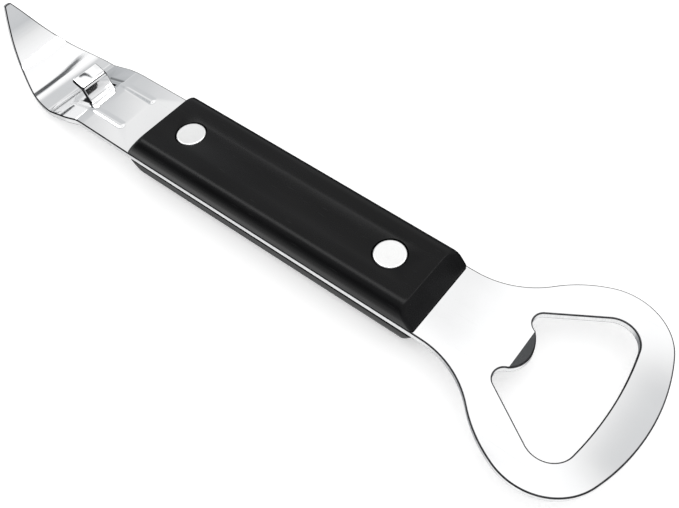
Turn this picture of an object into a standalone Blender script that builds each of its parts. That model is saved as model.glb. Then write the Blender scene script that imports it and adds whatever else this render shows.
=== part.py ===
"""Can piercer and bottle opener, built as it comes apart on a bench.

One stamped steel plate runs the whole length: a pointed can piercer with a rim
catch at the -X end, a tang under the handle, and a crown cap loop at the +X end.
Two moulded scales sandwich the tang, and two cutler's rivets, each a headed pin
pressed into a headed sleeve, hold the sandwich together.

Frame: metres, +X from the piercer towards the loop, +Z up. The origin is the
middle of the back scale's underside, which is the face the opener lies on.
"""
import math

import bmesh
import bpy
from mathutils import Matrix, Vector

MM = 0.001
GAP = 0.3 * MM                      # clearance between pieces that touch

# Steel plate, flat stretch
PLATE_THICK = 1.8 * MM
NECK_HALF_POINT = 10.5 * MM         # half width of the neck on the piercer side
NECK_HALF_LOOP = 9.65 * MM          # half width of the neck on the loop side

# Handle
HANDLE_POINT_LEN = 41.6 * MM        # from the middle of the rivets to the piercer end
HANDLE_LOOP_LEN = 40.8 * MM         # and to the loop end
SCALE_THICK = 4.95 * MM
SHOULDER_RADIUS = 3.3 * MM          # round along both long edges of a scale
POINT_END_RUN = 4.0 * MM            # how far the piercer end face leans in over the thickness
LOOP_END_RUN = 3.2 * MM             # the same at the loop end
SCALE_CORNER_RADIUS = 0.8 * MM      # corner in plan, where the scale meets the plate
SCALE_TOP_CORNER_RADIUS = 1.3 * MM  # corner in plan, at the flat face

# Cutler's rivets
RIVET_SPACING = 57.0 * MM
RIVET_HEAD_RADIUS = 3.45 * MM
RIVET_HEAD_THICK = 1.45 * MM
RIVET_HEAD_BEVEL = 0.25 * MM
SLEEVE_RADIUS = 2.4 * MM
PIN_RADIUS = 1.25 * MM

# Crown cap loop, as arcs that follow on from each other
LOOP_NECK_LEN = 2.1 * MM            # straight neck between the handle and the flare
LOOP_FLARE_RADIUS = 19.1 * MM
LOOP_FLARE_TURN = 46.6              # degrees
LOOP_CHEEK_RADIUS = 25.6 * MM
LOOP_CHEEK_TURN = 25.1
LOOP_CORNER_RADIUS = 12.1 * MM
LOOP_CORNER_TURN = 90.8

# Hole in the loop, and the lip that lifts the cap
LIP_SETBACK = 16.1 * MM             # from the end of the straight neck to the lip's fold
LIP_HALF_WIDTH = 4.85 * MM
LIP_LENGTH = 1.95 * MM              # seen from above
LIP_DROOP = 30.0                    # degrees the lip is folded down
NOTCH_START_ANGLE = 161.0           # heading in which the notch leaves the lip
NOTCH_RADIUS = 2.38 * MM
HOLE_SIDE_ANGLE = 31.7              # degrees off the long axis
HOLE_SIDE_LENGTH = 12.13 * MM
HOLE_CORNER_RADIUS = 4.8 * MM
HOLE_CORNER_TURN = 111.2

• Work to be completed
Write out the data exactly as it stands.

• Solution
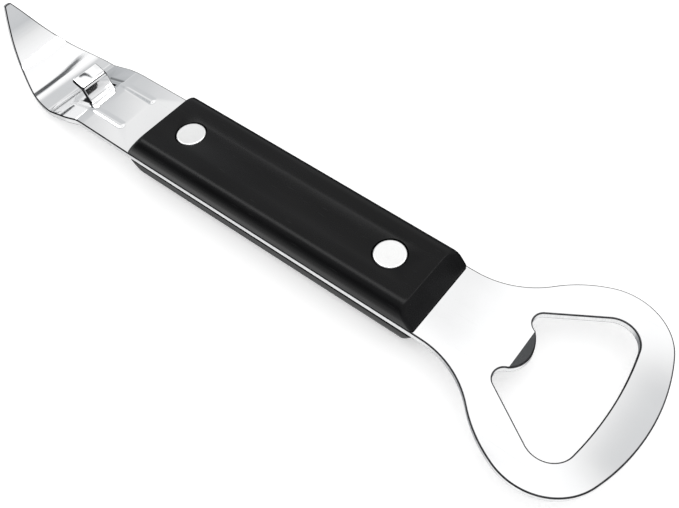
Turn this picture of an object into a standalone Blender script that builds each of its parts. That model is saved as model.glb. Then write the Blender scene script that imports it and adds whatever else this render shows.
=== part.py ===
"""Can piercer and bottle opener, built as it comes apart on a bench.

One stamped steel plate runs the whole length: a pointed can piercer with a rim
catch at the -X end, a tang under the handle, and a crown cap loop at the +X end.
Two moulded scales sandwich the tang, and two cutler's rivets, each a headed pin
pressed into a headed sleeve, hold the sandwich together.

Frame: metres, +X from the piercer towards the loop, +Z up. The origin is the
middle of the back scale's underside, which is the face the opener lies on.
"""
import math

import bmesh
import bpy
from mathutils import Matrix, Vector

MM = 0.001
GAP = 0.3 * MM                      # clearance between pieces that touch

# Steel plate, flat stretch
PLATE_THICK = 1.8 * MM
NECK_HALF_POINT = 10.5 * MM         # half width of the neck on the piercer side
NECK_HALF_LOOP = 9.65 * MM          # half width of the neck on the loop side

# Handle
HANDLE_POINT_LEN = 41.6 * MM        # from the middle of the rivets to the piercer end
HANDLE_LOOP_LEN = 40.8 * MM         # and to the loop end
SCALE_THICK = 4.95 * MM
SHOULDER_RADIUS = 3.3 * MM          # round along both long edges of a scale
POINT_END_RUN = 4.0 * MM            # how far the piercer end face leans in over the thickness
LOOP_END_RUN = 3.2 * MM             # the same at the loop end
SCALE_CORNER_RADIUS = 0.8 * MM      # corner in plan, where the scale meets the plate
SCALE_TOP_CORNER_RADIUS = 1.3 * MM  # corner in plan, at the flat face

# Cutler's rivets
RIVET_SPACING = 57.0 * MM
RIVET_HEAD_RADIUS = 3.45 * MM
RIVET_HEAD_THICK = 1.45 * MM
RIVET_HEAD_BEVEL = 0.25 * MM
SLEEVE_RADIUS = 2.4 * MM
PIN_RADIUS = 1.25 * MM

# Crown cap loop, as arcs that follow on from each other
LOOP_NECK_LEN = 2.1 * MM            # straight neck between the handle and the flare
LOOP_FLARE_RADIUS = 19.1 * MM
LOOP_FLARE_TURN = 46.6              # degrees
LOOP_CHEEK_RADIUS = 25.6 * MM
LOOP_CHEEK_TURN = 25.1
LOOP_CORNER_RADIUS = 12.1 * MM
LOOP_CORNER_TURN = 90.8

# Hole in the loop, and the lip that lifts the cap
LIP_SETBACK = 16.1 * MM             # from the end of the straight neck to the lip's fold
LIP_HALF_WIDTH = 4.85 * MM
LIP_LENGTH = 1.95 * MM              # seen from above
LIP_DROOP = 30.0                    # degrees the lip is folded down
NOTCH_START_ANGLE = 161.0           # heading in which the notch leaves the lip
NOTCH_RADIUS = 2.38 * MM
HOLE_SIDE_ANGLE = 31.7              # degrees off the long axis
HOLE_SIDE_LENGTH = 12.13 * MM
HOLE_CORNER_RADIUS = 4.8 * MM
HOLE_CORNER_TURN = 111.2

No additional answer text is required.